I am using half blind DT's for a door frame for a jewelry armoire. The frame is approximately 2.5" wide and 3/4 stock. Frame size approximations are 18" tall by 14" deep. There will be a 1/2" panel installed on the door in a dado.

My question is I think the single HB DT should be set 1/2" in to the vertical piece but how wide would you make the DT for the 2.5" wide board? I am thinking 2" with 1/4" on each side but maybe it should be 1.75" with 3/8" on each side. Aesthetically both look nice but more concerned on structural.

Thanks all


----------



## JADobson (Aug 14, 2012)

I think for a jewelry box structural concerns aren't that high of a priority. Its not like you are going to stand on it. Go with what you think looks best.


----------



## Loren (May 30, 2008)

While I don't think the joint is likely to have
much stress, I don't find a single wide half-blind
dovetail exposed on the outside of a door
aesthetically appealing. The machine cut
half-blind dovetails used in mass production
of drawer boxes are considered ugly for a
good reason. Prior to the fetishization of the
dovetail in the 20th century the joint itself
was considered unattractive and not suitable
for exposure in the finest work.

I think you would find a splined or dovetail-keyed
miter joint easier to make and better looking
in retrospect. I would miter and dowel it 
personally, because I have equipment to make
short work of it and the finished joint is the
most clean and unobtrusive in appearance.

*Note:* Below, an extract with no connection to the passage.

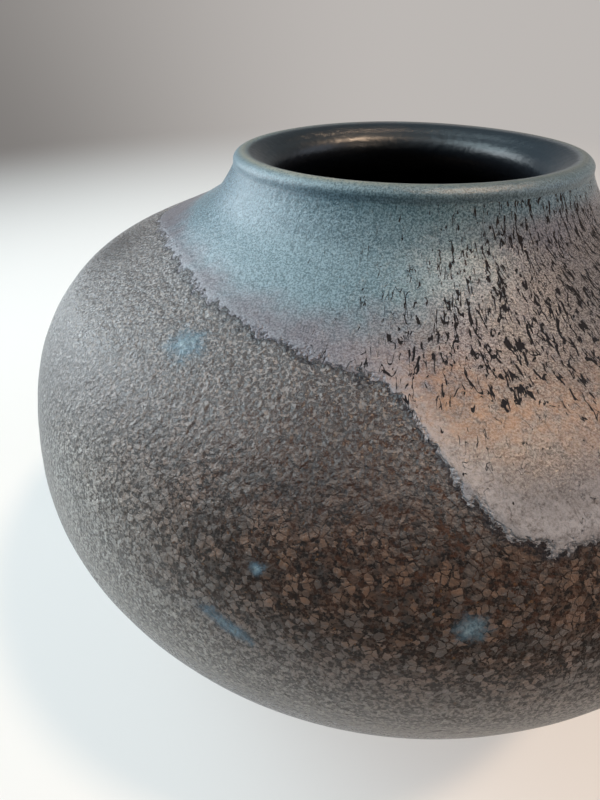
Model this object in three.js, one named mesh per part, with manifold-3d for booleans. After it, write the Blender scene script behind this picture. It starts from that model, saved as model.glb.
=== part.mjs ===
// Stoneware vase: a squat, round-bellied wheel-thrown pot with a short neck, a thick rounded lip
// and a turned foot ring. The clay body carries its fired glaze layers as separate thin solids:
// a dark iron glaze outside, a pale second glaze poured over the shoulder, a glossy liner inside,
// a band over the lip and four small blue splashes.
//
// Units are millimetres and +Z is up. The origin is the centre of the foot ring, on the table.
// Azimuth 0 faces -Y and grows towards +X.

import * as THREE from 'three';
import { mergeVertices } from 'three/addons/utils/BufferGeometryUtils.js';
import Module from 'manifold-3d';

const wasm = await Module();
wasm.setup();

// ---- Driving dimensions ----
const BELLY_RADIUS = 130;
const BELLY_HEIGHT = 96;

const FOOT_RADIUS = 52;
const FOOT_RING_WIDTH = 8;
const FOOT_HEIGHT = 6;
const FOOT_CHAMFER = 1;

const FLOOR_HEIGHT = 15;
const THROAT_RADIUS = 41;
const THROAT_HEIGHT = 180.5;
const NECK_DEPTH = 5.5;

// The rim stands a little higher at the front than at the back, as the potter left it.
const RIM_LEAN = 1.9;
const LEAN_FROM_HEIGHT = 160;
const LEAN_FULL_HEIGHT = 182;

// ---- Glaze layers ----
const GAP = 0.3;
const GLAZE_THICKNESS = 0.8;
const CLAY_DEPTH = GLAZE_THICKNESS + GAP;
const POUR_THICKNESS = 0.8;
const SPLASH_THICKNESS = 0.6;

// ---- Facets ----
const TURN_SEGMENTS = 48;
const OUTSIDE_STEPS = 18;
const LIP_STEPS = 6;
const INSIDE_STEPS = 14;
const POUR_EDGE_STEPS = 90;
const SPLASH_EDGE_STEPS = 20;
const WELD_DISTANCE = 1e-4;

// ---- Outline of the finished pot ----

// A point of the outline, as shares of the belly's radius out from the axis and up from the belly.
function fromBelly(outShare, upShare) {
  return new THREE.Vector3(outShare * BELLY_RADIUS, BELLY_HEIGHT + upShare * BELLY_RADIUS, 0);
}

function smoothCurve(points) {
  return new THREE.CatmullRomCurve3(points, false, 'centripetal');
}

// Where the dark glaze stops above the foot, and where the outside glazes meet the lip's band.
const glazeLine = fromBelly(0.5, -0.65);
const collar = fromBelly(0.416, 0.665);
const lipInside = fromBelly(0.345, 0.676);

const outsideCurve = smoothCurve([
  glazeLine,
  fromBelly(0.63, -0.585),
  fromBelly(0.8, -0.43),
  fromBelly(0.932, -0.235),
  fromBelly(1, 0),
  fromBelly(0.985, 0.153),
  fromBelly(0.93, 0.31),
  fromBelly(0.84, 0.414),
  fromBelly(0.735, 0.466),
  fromBelly(0.63, 0.506),
  fromBelly(0.53, 0.556),
  fromBelly(0.455, 0.605),
  collar,
]);

const lipCurve = smoothCurve([
  collar,
  fromBelly(0.411, 0.684),
  fromBelly(0.395, 0.695),
  fromBelly(0.372, 0.691),
  lipInside,
]);

const insideCurve = smoothCurve([
  lipInside,
  new THREE.Vector3(THROAT_RADIUS, THROAT_HEIGHT, 0),
  new THREE.Vector3(THROAT_RADIUS + 1, THROAT_HEIGHT - NECK_DEPTH, 0),
  fromBelly(0.385, 0.545),
  fromBelly(0.5, 0.495),
  fromBelly(0.7, 0.42),
  fromBelly(0.845, 0.315),
  fromBelly(0.925, 0.15),
  fromBelly(0.943, 0),
  fromBelly(0.88, -0.22),
  fromBelly(0.755, -0.4),
  fromBelly(0.58, -0.54),
  fromBelly(0.31, -0.608),
  new THREE.Vector3(0, FLOOR_HEIGHT, 0),
]);

// Points and outward normals along the finished surface, from the glaze line over the lip to the floor.
function skinSamples() {
  const points = [
    ...outsideCurve.getPoints(OUTSIDE_STEPS),
    ...lipCurve.getPoints(LIP_STEPS).slice(1),
    ...insideCurve.getPoints(INSIDE_STEPS).slice(1),
  ];
  const last = points.length - 1;
  return points.map((point, i) => {
    const before = points[Math.max(i - 1, 0)];
    const after = points[Math.min(i + 1, last)];
    const along = new THREE.Vector2(after.x - before.x, after.y - before.y).normalize();
    const normal = i === last ? new THREE.Vector2(0, 1) : new THREE.Vector2(along.y, -along.x);
    return { point: new THREE.Vector2(point.x, point.y), normal };
  });
}

const skin = skinSamples();
const LIP_START = OUTSIDE_STEPS;
const LIP_END = OUTSIDE_STEPS + LIP_STEPS;
const SKIN_END = skin.length - 1;

// The skin from one sample to another, moved out along its normals by a distance.
function offsetSkin(from, to, distance) {
  return skin.slice(from, to + 1).map(({ point, normal }) =>
    point.clone().addScaledVector(normal, distance));
}

// ---- Solids ----

// Shifts the neck and lip so that the rim leans, and leaves the rest of the pot alone.
function leanRim(geometry) {
  const position = geometry.attributes.position;
  for (let i = 0; i < position.count; i += 1) {
    const share = THREE.MathUtils.smoothstep(position.getZ(i), LEAN_FROM_HEIGHT, LEAN_FULL_HEIGHT);
    const lift = (-position.getY(i) / collar.x) * RIM_LEAN * share;
    position.setZ(i, position.getZ(i) + lift);
  }
  return geometry;
}

function turned(profile) {
  const geometry = new THREE.LatheGeometry(profile, TURN_SEGMENTS);
  geometry.rotateX(Math.PI / 2);
  return leanRim(geometry);
}

// A run of points with its last one drawn back, so that the next layer's end keeps its gap.
function drawnBack(points) {
  const last = points[points.length - 1];
  const back = points[points.length - 2].clone().sub(last).setLength(GAP);
  return [...points.slice(0, -1), last.clone().add(back)];
}

// A shell of even thickness that follows the skin from one sample to another, or to the axis.
function skinShell(from, to, innerOffset, outerOffset) {
  const outer = offsetSkin(from, to, outerOffset);
  const inner = offsetSkin(from, to, innerOffset);
  if (to === SKIN_END) {
    return turned([...inner.reverse(), ...outer]);
  }
  return turned([...drawnBack(outer), ...drawnBack(inner).reverse(), outer[0].clone()]);
}

function toManifold(geometry) {
  const bare = geometry.clone();
  bare.deleteAttribute('normal');
  bare.deleteAttribute('uv');
  const merged = mergeVertices(bare, WELD_DISTANCE);
  return new wasm.Manifold(new wasm.Mesh({
    numProp: 3,
    vertProperties: new Float32Array(merged.attributes.position.array),
    triVerts: new Uint32Array(merged.index.array),
  }));
}

function toGeometry(manifold) {
  const mesh = manifold.getMesh();
  const geometry = new THREE.BufferGeometry();
  geometry.setAttribute('position', new THREE.BufferAttribute(new Float32Array(mesh.vertProperties), 3));
  geometry.setIndex(new THREE.BufferAttribute(new Uint32Array(mesh.triVerts), 1));
  geometry.computeVertexNormals();
  return geometry;
}

function keepInside(shell, cutter) {
  return toGeometry(toManifold(shell).intersect(toManifold(cutter)));
}

// ---- Clay body ----

function clayBody() {
  const innerFoot = FOOT_RADIUS - FOOT_RING_WIDTH;
  const foot = [
    new THREE.Vector2(0, FOOT_HEIGHT),
    new THREE.Vector2(innerFoot - FOOT_CHAMFER, FOOT_HEIGHT),
    new THREE.Vector2(innerFoot, FOOT_CHAMFER),
    new THREE.Vector2(innerFoot + FOOT_CHAMFER, 0),
    new THREE.Vector2(FOOT_RADIUS - FOOT_CHAMFER, 0),
    new THREE.Vector2(FOOT_RADIUS, FOOT_CHAMFER),
    new THREE.Vector2(FOOT_RADIUS + FOOT_CHAMFER, FOOT_HEIGHT),
  ];
  // The bare band between the foot and the glaze line is flush with the glaze above it.
  const underGlaze = offsetSkin(0, SKIN_END, -CLAY_DEPTH);
  const alongWall = skin[1].point.clone().sub(skin[0].point).normalize();
  const bareEdge = skin[0].point.clone().addScaledVector(alongWall, -GAP);
  const clayEdge = underGlaze[0].clone().addScaledVector(alongWall, -GAP);
  return turned([...foot, bareEdge, clayEdge, ...underGlaze.slice(1)]);
}

// ---- Glaze poured over the shoulder ----

// The pour's lower edge seen from above: azimuth in degrees and distance from the axis.
const POUR_EDGE = [
  [-76, 80], [-50, 77], [-25, 82], [-5, 87], [3, 94], [8, 107], [16, 117], [23, 116],
  [36, 110], [52, 118], [70, 109], [88, 115], [108, 100], [128, 93], [146, 106], [165, 97],
  [188, 85], [212, 97], [236, 84], [262, 88],
];
const POUR_LOWEST_STEP = 10;

function atAzimuth(degrees, radius) {
  const angle = THREE.MathUtils.degToRad(degrees);
  return new THREE.Vector3(radius * Math.sin(angle), -radius * Math.cos(angle), 0);
}

function shoulderPour() {
  const shell = skinShell(POUR_LOWEST_STEP, LIP_START, GAP, GAP + POUR_THICKNESS);
  const edge = new THREE.CatmullRomCurve3(
    POUR_EDGE.map(([degrees, radius]) => atAzimuth(degrees, radius)), true, 'centripetal');
  const outline = edge.getSpacedPoints(POUR_EDGE_STEPS).slice(1)
    .map((point) => new THREE.Vector2(point.x, point.y));
  const cutter = new THREE.ExtrudeGeometry(new THREE.Shape(outline), {
    depth: BELLY_RADIUS,
    bevelEnabled: false,
  });
  cutter.translate(0, 0, BELLY_HEIGHT);
  return keepInside(shell, cutter);
}

// ---- Blue splashes ----

// Each splash: azimuth in degrees, height, size along and across its run, the run's tilt in
// degrees from level, and how many points its ragged edge has.
const SPLASHES = [
  { name: 'blue_splash_shoulder', azimuth: -30, height: 158, length: 9, width: 7, tilt: 0, points: 5 },
  { name: 'blue_splash_streak', azimuth: -12, height: 118, length: 20, width: 6, tilt: -22, points: 3 },
  { name: 'blue_splash_star', azimuth: 10, height: 129, length: 10, width: 9, tilt: 0, points: 6 },
  { name: 'blue_splash_fleck', azimuth: -9.5, height: 134, length: 4, width: 3, tilt: 30, points: 3 },
];
const SPLASH_RAGGEDNESS = 0.12;
const SPLASH_CUT_DEPTH = 24;

// The outline's point and normal where the outside reaches a height.
function outsideAtHeight(height) {
  const index = skin.findIndex(({ point }) => point.y >= height);
  const below = skin[index - 1];
  const above = skin[index];
  const share = (height - below.point.y) / (above.point.y - below.point.y);
  return {
    point: below.point.clone().lerp(above.point, share),
    normal: below.normal.clone().lerp(above.normal, share).normalize(),
  };
}

function splashOutline({ length, width, points }) {
  const outline = [];
  for (let i = 0; i < SPLASH_EDGE_STEPS; i += 1) {
    const angle = (i / SPLASH_EDGE_STEPS) * 2 * Math.PI;
    const reach = 1 + SPLASH_RAGGEDNESS * Math.cos(points * angle);
    outline.push(new THREE.Vector2(
      (length / 2) * reach * Math.cos(angle), (width / 2) * reach * Math.sin(angle)));
  }
  return new THREE.Shape(outline);
}

function blueSplash(splash) {
  const { point, normal } = outsideAtHeight(splash.height);
  const cutter = new THREE.ExtrudeGeometry(splashOutline(splash), {
    depth: SPLASH_CUT_DEPTH,
    bevelEnabled: false,
  });
  cutter.translate(0, 0, -SPLASH_CUT_DEPTH / 2);
  cutter.rotateZ(THREE.MathUtils.degToRad(splash.tilt));
  // Turn the drop's own face, +Z, to the wall's slope, then carry it round to its azimuth.
  cutter.rotateX(Math.acos(normal.y));
  cutter.translate(0, -point.x, point.y);
  cutter.rotateZ(THREE.MathUtils.degToRad(splash.azimuth));
  const shell = skinShell(0, LIP_START, GAP, GAP + SPLASH_THICKNESS);
  return keepInside(shell, cutter);
}

// ---- Materials ----

function stoneware() {
  return new THREE.MeshStandardMaterial({ color: 0x8c6f57, roughness: 0.9, metalness: 0 });
}

function ironGlaze() {
  return new THREE.MeshStandardMaterial({ color: 0x3b3533, roughness: 0.5, metalness: 0 });
}

function pouredGlaze() {
  return new THREE.MeshStandardMaterial({ color: 0x76878f, roughness: 0.45, metalness: 0 });
}

function linerGlaze() {
  return new THREE.MeshStandardMaterial({ color: 0x18202a, roughness: 0.25, metalness: 0 });
}

function rimGlaze() {
  return new THREE.MeshStandardMaterial({ color: 0x55686a, roughness: 0.35, metalness: 0 });
}

function splashGlaze() {
  return new THREE.MeshStandardMaterial({ color: 0x5f8dab, roughness: 0.4, metalness: 0 });
}

// ---- Assembly ----

const vase = new THREE.Group();

function addPiece(name, geometry, material) {
  const mesh = new THREE.Mesh(geometry, material);
  mesh.name = name;
  vase.add(mesh);
}

addPiece('clay_body', clayBody(), stoneware());
addPiece('base_glaze', skinShell(0, LIP_START, -GLAZE_THICKNESS, 0), ironGlaze());
addPiece('lip_glaze', skinShell(LIP_START, LIP_END, -GLAZE_THICKNESS, 0), rimGlaze());
addPiece('liner_glaze', skinShell(LIP_END, SKIN_END, -GLAZE_THICKNESS, 0), linerGlaze());
addPiece('shoulder_glaze_pour', shoulderPour(), pouredGlaze());
for (const splash of SPLASHES) {
  addPiece(splash.name, blueSplash(splash), splashGlaze());
}

export default vase;
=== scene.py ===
import math

import bpy
import numpy as np
from mathutils import Matrix, Vector

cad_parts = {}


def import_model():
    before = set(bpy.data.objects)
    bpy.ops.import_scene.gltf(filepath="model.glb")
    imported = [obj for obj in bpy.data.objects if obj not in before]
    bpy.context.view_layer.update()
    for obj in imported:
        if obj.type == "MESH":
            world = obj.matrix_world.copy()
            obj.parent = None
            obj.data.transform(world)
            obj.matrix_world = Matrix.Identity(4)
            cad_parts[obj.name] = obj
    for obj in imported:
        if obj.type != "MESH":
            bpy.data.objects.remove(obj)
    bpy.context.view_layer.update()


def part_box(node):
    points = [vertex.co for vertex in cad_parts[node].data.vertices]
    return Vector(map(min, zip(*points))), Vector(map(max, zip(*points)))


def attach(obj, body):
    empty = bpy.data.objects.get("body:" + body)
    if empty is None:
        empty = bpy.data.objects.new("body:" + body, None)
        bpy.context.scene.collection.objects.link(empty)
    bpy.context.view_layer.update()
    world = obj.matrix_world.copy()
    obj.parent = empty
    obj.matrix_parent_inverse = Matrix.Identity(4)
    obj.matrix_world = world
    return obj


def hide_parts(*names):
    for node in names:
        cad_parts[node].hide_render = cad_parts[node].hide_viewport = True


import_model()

MM = 0.001

# ---- Driving sizes, from the frame ----

coat_low, coat_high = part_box("base_glaze")
BELLY_RADIUS = (coat_high.x - coat_low.x) / 2
BELLY_HEIGHT = 0.7385 * BELLY_RADIUS
FOOT_RADIUS = 0.4 * BELLY_RADIUS
FOOT_RING_WIDTH = 8 * MM
FOOT_HEIGHT = 6 * MM
FOOT_CHAMFER = 1.2 * MM
GLAZE_THICKNESS = 0.8 * MM
# The clay's own surface lies this far inside the finished one.
CLAY_DEPTH = 1.1 * MM

# The rim stands a little higher at the front than at the back: the lift at the collar, and the
# heights between which it grows.
RIM_LEAN = 1.9 * MM
LEAN_FROM_HEIGHT = 160 * MM
LEAN_FULL_HEIGHT = 182 * MM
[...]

A single, wide dovetail is seldom used in the 
application I'm visualizing for the jewelry box
door. You wouldn't use a single wide half-blind
dovetail in a drawer box, you would use 3
or 4 per corner. That's partially aesthetic 
tradition but it also spreads the stress on the
joint across several acute corners. The modern
aesthetic of very narrow pins and wider tails
notwithstanding, balanced, evenly spaced
pins and tails are considered the strongest 
way to lay out a dovetail joint.


----------



## Bohaiboy (Jun 27, 2013)

Here is a drawing of what I am thinking. The first pic is the total cabinet view with doors left and right that hinge in the rear. The red drawing is how I was thinking of the fails and stiles with a half blind dovetail.


----------



## bandit571 (Jan 20, 2011)

About like this?









Near the bottom of the picture. I used a sliding dovetail to attach a breadboard edge to this lid…


----------



## henigail (May 16, 2013)

I built similar doors for my hand tool cabinet and I used box joints. While I don't think they're that great aesthetically they are a strong joint for this situation because of all the long grain glue surface. I'd be a little nervous that those dovetails wouldn't be able to resist racking forces - although it's not a very large door so you might get away with it.


----------